__EXERCISE MATERIALS__
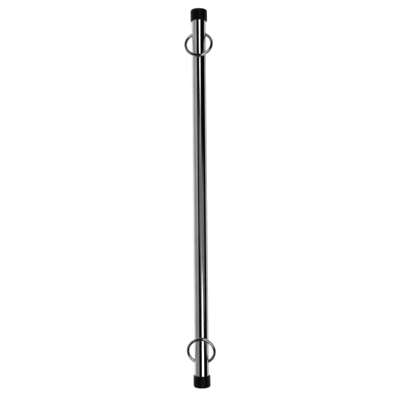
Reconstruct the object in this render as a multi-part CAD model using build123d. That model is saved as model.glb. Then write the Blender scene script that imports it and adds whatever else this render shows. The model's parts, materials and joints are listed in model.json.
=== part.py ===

==

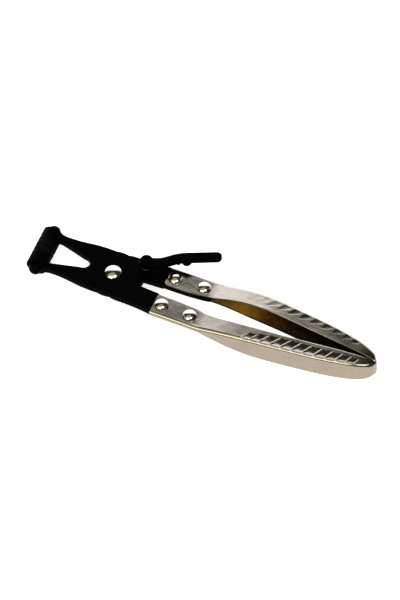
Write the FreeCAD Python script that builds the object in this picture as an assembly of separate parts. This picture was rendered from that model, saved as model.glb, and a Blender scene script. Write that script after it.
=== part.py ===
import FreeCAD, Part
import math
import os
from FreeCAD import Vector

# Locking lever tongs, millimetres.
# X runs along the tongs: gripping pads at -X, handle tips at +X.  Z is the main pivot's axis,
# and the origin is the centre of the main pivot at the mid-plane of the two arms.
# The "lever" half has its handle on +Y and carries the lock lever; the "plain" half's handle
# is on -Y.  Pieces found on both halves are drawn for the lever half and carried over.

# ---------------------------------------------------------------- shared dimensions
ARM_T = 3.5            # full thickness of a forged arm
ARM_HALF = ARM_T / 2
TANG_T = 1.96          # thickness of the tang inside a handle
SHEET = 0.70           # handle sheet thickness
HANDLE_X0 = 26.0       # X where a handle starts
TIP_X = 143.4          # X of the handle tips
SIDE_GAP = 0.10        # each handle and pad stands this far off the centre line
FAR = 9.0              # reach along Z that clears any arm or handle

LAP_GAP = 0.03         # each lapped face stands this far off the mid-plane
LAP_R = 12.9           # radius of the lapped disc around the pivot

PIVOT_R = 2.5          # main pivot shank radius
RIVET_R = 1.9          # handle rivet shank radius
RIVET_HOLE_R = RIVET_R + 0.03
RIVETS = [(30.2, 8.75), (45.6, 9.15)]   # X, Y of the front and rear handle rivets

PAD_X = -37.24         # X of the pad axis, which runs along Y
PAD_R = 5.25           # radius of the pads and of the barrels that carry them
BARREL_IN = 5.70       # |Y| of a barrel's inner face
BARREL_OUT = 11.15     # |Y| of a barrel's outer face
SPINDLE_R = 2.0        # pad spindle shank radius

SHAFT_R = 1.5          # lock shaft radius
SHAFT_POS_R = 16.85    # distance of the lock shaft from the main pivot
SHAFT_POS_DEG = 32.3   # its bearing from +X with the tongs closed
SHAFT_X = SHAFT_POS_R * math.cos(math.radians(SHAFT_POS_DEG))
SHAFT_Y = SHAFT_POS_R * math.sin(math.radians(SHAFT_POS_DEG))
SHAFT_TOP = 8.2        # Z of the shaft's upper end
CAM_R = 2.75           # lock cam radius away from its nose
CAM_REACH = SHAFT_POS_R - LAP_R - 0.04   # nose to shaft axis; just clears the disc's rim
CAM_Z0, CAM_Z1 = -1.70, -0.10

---

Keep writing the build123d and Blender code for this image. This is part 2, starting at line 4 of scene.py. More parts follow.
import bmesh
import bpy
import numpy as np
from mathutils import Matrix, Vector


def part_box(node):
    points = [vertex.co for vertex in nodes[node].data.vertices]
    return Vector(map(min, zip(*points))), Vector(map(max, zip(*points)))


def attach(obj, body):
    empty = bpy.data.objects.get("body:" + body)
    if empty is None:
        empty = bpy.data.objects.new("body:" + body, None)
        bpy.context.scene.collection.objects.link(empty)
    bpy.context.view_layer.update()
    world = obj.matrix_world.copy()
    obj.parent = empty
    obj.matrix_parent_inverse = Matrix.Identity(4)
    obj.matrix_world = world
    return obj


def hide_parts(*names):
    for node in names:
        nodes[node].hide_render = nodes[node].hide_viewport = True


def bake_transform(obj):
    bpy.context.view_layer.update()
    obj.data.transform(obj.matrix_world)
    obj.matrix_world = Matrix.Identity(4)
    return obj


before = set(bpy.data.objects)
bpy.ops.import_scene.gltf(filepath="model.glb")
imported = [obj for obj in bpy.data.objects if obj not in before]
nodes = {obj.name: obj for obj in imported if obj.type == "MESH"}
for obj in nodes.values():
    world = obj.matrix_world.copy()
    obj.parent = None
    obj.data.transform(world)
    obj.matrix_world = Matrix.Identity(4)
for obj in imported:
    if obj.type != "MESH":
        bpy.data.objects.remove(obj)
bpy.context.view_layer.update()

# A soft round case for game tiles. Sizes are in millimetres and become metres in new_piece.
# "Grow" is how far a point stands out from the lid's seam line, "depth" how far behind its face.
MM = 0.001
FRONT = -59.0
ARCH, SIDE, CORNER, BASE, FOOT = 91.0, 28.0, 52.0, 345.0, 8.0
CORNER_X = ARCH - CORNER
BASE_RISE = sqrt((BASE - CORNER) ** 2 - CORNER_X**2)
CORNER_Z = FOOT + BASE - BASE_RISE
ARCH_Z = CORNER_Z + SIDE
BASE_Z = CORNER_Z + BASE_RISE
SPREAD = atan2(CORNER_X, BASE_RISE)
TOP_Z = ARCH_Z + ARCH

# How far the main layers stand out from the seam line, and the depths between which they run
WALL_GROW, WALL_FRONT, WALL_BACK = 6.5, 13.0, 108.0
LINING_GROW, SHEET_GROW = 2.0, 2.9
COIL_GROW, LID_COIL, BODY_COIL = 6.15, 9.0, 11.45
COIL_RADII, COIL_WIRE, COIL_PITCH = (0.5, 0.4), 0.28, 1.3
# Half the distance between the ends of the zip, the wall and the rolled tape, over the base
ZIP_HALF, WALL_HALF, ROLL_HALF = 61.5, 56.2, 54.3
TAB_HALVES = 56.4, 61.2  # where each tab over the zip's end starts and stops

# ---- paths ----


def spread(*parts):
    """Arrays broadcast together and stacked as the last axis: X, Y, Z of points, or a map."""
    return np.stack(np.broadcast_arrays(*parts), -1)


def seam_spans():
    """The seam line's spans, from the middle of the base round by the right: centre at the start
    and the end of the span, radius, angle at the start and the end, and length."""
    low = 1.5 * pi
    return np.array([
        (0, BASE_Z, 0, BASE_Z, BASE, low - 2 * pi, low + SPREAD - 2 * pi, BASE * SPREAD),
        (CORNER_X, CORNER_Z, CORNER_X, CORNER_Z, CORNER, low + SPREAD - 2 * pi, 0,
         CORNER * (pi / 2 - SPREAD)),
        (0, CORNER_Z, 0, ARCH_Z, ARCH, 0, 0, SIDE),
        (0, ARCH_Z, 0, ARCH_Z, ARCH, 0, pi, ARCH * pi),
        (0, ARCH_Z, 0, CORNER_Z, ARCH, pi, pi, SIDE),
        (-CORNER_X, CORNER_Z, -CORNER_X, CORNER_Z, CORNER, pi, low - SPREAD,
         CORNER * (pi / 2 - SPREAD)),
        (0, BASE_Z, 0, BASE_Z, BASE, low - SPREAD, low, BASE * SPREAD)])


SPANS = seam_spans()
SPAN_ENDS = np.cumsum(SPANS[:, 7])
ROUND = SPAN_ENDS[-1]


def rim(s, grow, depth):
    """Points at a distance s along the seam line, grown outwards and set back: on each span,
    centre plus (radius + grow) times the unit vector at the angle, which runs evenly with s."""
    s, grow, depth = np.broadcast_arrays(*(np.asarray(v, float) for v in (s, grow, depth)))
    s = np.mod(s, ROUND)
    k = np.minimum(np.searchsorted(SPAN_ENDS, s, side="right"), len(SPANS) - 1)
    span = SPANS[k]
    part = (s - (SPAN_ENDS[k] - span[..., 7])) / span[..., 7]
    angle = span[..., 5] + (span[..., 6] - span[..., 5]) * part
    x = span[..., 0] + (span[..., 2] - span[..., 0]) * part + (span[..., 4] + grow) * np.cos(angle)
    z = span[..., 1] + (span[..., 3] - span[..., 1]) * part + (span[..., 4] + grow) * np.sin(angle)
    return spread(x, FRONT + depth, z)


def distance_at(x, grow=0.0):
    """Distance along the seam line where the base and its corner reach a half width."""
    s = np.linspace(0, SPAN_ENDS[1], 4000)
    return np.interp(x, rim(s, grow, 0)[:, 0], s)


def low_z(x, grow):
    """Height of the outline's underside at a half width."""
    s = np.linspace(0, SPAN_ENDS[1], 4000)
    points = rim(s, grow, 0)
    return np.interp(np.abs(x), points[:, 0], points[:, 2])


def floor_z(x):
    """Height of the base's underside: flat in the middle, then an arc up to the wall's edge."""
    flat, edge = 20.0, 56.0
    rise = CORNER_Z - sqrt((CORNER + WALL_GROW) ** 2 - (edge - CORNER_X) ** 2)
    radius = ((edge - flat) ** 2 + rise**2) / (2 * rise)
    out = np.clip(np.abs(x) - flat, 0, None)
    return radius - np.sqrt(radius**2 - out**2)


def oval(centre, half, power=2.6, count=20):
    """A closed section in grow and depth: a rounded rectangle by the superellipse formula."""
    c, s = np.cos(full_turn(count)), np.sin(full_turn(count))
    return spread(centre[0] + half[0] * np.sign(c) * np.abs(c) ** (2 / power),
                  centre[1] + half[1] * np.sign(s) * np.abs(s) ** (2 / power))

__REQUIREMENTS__
Only the lines running from the line with "zip(*points))), Vector(map(max, zip(*points)))" through the line with "bpy.data.objects.remove(obj)" should be repeated, exactly and with both ends kept.

__RESPONSE TO THIS EXERCISE__
    return Vector(map(min, zip(*points))), Vector(map(max, zip(*points)))


def attach(obj, body):
    empty = bpy.data.objects.get("body:" + body)
    if empty is None:
        empty = bpy.data.objects.new("body:" + body, None)
        bpy.context.scene.collection.objects.link(empty)
    bpy.context.view_layer.update()
    world = obj.matrix_world.copy()
    obj.parent = empty
    obj.matrix_parent_inverse = Matrix.Identity(4)
    obj.matrix_world = world
    return obj


def hide_parts(*names):
    for node in names:
        nodes[node].hide_render = nodes[node].hide_viewport = True


def bake_transform(obj):
    bpy.context.view_layer.update()
    obj.data.transform(obj.matrix_world)
    obj.matrix_world = Matrix.Identity(4)
    return obj


before = set(bpy.data.objects)
bpy.ops.import_scene.gltf(filepath="model.glb")
imported = [obj for obj in bpy.data.objects if obj not in before]
nodes = {obj.name: obj for obj in imported if obj.type == "MESH"}
for obj in nodes.values():
    world = obj.matrix_world.copy()
    obj.parent = None
    obj.data.transform(world)
    obj.matrix_world = Matrix.Identity(4)
for obj in imported:
    if obj.type != "MESH":
        bpy.data.objects.remove(obj)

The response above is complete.